My high school soccer Coach approached me the summer before my senior season with an interesting request. He asked me to start training to become a goalkeeper, and offered to pay my way to an elite goalie camp in order to refine (or develop for that matter) my skill-set. As a central midfielder my entire life, I was a little reluctant to accept the offer. There are very few transferable skills between the two positions; they might as well be completely different sports. Nonetheless, I decided to give it a shot, and packed my bags for Bowdoin to attend SoccerPlus Goalkeeper School.

Surprisingly, I took to the position rather quickly. I had developed adequate coordination and reaction-time via participation in several other sports throughout my childhood, and my goalie-specific skills came along nicely under the tutelage of some of the world’s best teachers (the Director was a back-up for Manchester United, one of the best soccer teams in the world). I left camp that week excited to begin my summer season, anxious to display what I had learned to my coaches and teammates.

Game by game, as the summer program dragged on, my performance steadily improved. In one particular match against a large, talented class A squad, I made several noteworthy saves in a thrilling 1-0 victory. Heading into the final summer tune-up tournament our team hadn’t lost a game, and I had allowed only a handful of goals. Despite a few glaring errors early in the acclimation process, I was enjoying my successes, and still had several components of my game to improve on. I was thrilled at the prospect of being a feared varsity goalkeeper.

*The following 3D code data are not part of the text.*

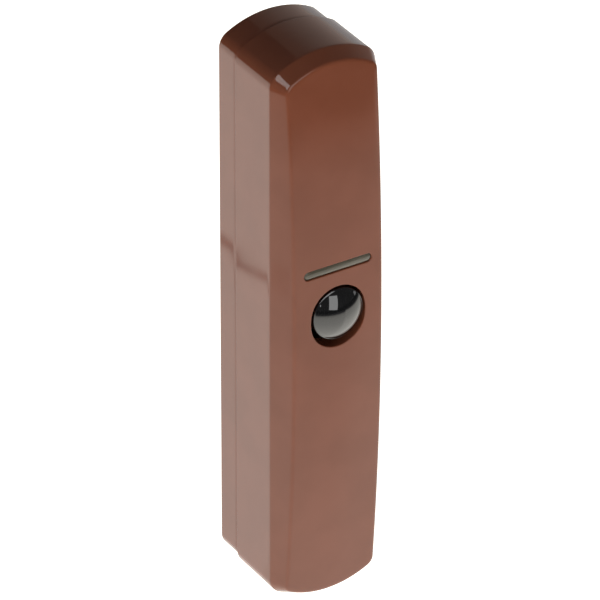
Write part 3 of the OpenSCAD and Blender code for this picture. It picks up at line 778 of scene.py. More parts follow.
sleeve_low, sleeve_high = corners("battery_sleeve")
cell_low, cell_high = corners("battery_cell")
cell_mid = (cell_low + cell_high) / 2
cell_axis_d = -cell_mid[1]
pin_low, pin_high = corners("tamper_plunger")
pin_mid = (pin_low + pin_high) / 2
wall_slots = (54, -38)
wall_slot_r = 1.8
wall_slot_run = 1.7
pin_hole_r = 1.33
rear_base = weld("rear_base_tray", [base_rings()], housing_look)
cut(rear_base, [round_bar(wall_slot_r, wall_slot_run, 0.0, z, floor_t + past) for z in wall_slots]
    + [round_bar(pin_hole_r, 0, pin_mid[0], pin_mid[2], floor_t + past)])
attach(rear_base, "base")
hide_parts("rear_base")
saddle_mid = cell_mid[2] + 0.5
saddle_step = 10.5
fittings = [saddle(saddle_mid - saddle_step), saddle(saddle_mid + saddle_step)]
heads_low, heads_high = corners("board_screws")
head_r = 1.9
seats = ((2.5, heads_high[2] - head_r), (0.0, heads_low[2] + head_r))
post_r = 2.4
post_bore_r = 1.0
post_top = -corners("main_board")[1][1]
bore_end = -heads_high[1]
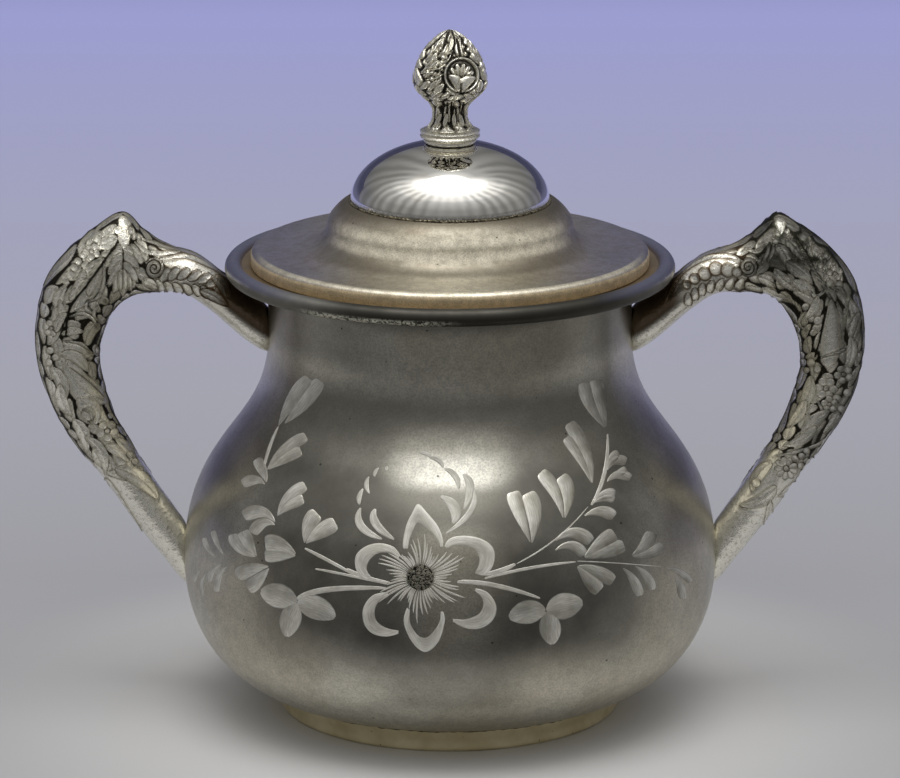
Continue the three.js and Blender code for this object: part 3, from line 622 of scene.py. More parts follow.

Then, SNAP. In the very first game of the final tournament of the summer, my hand was stepped on and broken in a frantic scramble for the ball inside of the penalty box. In as little time as it took for Coach Beckwith to slip me the camp deposit, all of my untapped potential was crushed underneath the force of a measly cleat. Despite the brevity of my relationship with the position, I was genuinely devastated by the realization of never being able to make a diving save or booming punt in front of hundreds of fans at my school’s home field. I can’t imagine the mental toll it takes on athletes who have dedicated their lives to a particular sport, and are unable to fulfill their desires due to injury. Does anyone else have an experience like this? If so, how did you deal with it psychologically?